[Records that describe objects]
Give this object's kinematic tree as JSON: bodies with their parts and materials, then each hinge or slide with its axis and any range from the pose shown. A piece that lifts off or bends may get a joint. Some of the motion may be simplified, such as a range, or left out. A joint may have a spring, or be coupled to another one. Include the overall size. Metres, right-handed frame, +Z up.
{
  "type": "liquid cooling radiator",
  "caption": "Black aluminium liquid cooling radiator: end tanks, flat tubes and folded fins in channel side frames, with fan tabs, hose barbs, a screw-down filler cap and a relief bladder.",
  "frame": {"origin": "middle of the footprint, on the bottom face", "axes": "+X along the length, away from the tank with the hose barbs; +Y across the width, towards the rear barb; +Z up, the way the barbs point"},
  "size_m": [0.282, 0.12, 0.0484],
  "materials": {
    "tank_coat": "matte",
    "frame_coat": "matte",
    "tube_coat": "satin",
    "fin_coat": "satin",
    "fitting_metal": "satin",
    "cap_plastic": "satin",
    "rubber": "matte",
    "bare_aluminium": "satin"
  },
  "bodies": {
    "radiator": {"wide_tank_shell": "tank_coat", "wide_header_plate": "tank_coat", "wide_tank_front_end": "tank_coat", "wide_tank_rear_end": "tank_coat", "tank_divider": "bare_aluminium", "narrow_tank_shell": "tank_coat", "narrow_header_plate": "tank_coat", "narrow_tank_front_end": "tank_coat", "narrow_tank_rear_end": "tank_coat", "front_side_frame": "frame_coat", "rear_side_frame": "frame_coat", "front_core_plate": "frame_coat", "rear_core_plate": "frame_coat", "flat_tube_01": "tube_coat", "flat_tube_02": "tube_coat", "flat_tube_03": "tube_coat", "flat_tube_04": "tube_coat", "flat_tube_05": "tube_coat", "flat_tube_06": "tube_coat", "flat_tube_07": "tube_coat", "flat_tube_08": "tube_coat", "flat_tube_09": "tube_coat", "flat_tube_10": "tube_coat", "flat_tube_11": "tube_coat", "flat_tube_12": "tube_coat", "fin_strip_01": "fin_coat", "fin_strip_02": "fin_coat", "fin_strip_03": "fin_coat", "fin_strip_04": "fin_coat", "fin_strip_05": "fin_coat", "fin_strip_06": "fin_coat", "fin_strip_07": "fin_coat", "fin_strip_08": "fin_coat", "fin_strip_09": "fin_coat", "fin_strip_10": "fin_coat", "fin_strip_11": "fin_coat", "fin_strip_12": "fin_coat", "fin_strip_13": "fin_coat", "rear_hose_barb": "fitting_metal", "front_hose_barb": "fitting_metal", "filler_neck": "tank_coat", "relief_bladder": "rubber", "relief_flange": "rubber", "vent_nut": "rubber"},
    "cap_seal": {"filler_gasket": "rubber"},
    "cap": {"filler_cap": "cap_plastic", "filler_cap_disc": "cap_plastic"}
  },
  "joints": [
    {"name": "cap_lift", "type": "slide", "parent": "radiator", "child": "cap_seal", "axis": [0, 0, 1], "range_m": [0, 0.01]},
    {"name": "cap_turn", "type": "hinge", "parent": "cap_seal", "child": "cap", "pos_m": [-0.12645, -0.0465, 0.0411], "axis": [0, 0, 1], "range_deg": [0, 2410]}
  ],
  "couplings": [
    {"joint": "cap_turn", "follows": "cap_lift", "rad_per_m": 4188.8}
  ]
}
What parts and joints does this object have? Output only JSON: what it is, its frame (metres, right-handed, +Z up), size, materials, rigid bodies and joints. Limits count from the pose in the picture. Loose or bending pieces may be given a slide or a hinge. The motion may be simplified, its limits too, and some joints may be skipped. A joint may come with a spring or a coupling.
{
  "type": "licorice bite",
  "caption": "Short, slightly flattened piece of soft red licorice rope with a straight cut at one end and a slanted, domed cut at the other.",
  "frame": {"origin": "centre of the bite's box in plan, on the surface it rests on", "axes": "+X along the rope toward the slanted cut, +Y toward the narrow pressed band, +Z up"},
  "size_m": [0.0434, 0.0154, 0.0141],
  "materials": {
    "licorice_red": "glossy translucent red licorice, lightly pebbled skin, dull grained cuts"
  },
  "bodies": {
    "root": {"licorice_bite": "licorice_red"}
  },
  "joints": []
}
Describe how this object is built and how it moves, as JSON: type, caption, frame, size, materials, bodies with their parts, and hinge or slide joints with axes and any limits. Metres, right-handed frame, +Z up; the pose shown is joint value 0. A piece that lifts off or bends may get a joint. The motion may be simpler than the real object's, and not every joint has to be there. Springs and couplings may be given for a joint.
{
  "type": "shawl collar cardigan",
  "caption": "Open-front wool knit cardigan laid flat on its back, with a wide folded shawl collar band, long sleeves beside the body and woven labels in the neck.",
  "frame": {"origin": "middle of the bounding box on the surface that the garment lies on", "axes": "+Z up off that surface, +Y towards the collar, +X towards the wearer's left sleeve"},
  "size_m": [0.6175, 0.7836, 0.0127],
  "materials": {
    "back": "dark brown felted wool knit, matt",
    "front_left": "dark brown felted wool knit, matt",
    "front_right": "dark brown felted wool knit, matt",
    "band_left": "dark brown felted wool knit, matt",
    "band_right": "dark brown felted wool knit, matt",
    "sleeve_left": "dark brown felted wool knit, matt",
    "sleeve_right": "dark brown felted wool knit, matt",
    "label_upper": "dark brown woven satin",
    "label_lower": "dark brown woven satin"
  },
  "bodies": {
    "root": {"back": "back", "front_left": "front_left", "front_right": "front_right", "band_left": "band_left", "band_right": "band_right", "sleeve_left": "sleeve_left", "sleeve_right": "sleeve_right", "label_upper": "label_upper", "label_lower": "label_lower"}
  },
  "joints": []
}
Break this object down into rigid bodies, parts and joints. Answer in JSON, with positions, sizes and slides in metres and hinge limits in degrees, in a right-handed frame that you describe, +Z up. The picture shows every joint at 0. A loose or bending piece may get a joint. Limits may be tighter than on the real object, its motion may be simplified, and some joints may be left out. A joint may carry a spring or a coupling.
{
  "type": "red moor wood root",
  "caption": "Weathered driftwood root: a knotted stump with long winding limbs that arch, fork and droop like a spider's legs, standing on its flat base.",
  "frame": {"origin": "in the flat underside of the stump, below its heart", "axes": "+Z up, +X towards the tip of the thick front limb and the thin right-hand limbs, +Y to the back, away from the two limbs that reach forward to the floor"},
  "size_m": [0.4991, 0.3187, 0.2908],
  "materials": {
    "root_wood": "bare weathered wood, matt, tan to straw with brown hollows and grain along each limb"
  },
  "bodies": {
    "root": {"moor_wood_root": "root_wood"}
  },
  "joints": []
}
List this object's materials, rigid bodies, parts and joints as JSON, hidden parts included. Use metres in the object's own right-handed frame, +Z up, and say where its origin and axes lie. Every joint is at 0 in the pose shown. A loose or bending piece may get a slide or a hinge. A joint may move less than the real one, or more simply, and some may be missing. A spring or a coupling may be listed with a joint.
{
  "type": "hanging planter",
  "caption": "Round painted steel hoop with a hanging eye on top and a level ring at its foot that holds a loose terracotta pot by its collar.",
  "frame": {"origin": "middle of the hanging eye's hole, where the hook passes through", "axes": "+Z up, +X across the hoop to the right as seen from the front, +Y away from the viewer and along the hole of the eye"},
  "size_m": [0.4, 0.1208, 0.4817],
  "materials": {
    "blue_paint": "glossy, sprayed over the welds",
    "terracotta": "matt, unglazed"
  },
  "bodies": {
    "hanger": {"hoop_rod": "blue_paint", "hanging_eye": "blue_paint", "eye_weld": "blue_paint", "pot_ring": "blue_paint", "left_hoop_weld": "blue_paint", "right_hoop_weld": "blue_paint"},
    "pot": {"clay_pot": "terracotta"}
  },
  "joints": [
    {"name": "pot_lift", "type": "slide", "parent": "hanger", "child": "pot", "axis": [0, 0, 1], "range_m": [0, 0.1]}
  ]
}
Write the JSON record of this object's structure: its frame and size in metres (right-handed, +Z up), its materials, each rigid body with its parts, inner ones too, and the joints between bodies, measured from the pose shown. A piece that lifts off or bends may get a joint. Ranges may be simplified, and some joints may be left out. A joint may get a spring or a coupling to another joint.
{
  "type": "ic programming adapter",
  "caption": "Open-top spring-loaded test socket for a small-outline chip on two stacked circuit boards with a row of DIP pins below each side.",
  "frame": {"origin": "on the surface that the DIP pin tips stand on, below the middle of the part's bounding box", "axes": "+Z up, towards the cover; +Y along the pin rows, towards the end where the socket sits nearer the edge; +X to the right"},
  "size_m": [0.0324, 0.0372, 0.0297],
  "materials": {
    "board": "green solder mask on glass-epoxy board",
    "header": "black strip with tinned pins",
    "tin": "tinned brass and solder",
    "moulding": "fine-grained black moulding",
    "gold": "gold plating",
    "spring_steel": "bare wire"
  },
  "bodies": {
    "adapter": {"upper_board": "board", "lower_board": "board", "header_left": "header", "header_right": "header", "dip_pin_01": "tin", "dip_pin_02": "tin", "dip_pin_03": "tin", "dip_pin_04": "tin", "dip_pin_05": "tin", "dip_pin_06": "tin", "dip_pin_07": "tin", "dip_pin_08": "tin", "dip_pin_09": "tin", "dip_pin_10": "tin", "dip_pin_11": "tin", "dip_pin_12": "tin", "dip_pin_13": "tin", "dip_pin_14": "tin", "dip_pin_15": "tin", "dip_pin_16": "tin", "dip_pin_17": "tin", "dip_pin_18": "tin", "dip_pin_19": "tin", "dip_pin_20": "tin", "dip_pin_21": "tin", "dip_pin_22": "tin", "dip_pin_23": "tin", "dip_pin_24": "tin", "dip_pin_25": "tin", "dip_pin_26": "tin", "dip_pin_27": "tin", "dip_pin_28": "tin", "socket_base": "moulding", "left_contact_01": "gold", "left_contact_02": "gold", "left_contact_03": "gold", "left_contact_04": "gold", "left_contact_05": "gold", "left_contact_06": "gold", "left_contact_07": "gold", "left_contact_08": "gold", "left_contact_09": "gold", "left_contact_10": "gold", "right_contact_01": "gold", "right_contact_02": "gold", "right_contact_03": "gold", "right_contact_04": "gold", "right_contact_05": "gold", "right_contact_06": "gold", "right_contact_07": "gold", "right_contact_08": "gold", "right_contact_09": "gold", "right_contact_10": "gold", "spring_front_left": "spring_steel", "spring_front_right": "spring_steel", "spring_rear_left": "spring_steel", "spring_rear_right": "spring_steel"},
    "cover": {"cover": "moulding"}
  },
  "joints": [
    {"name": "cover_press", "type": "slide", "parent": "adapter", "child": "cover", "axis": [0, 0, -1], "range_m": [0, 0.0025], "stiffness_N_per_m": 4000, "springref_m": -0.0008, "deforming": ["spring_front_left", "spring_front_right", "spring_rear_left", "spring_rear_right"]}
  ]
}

*TASK DETAILS*:
Only a number is expected here: the count of lines in the listing that hold the string "down".

*WORKED SOLUTION*:
2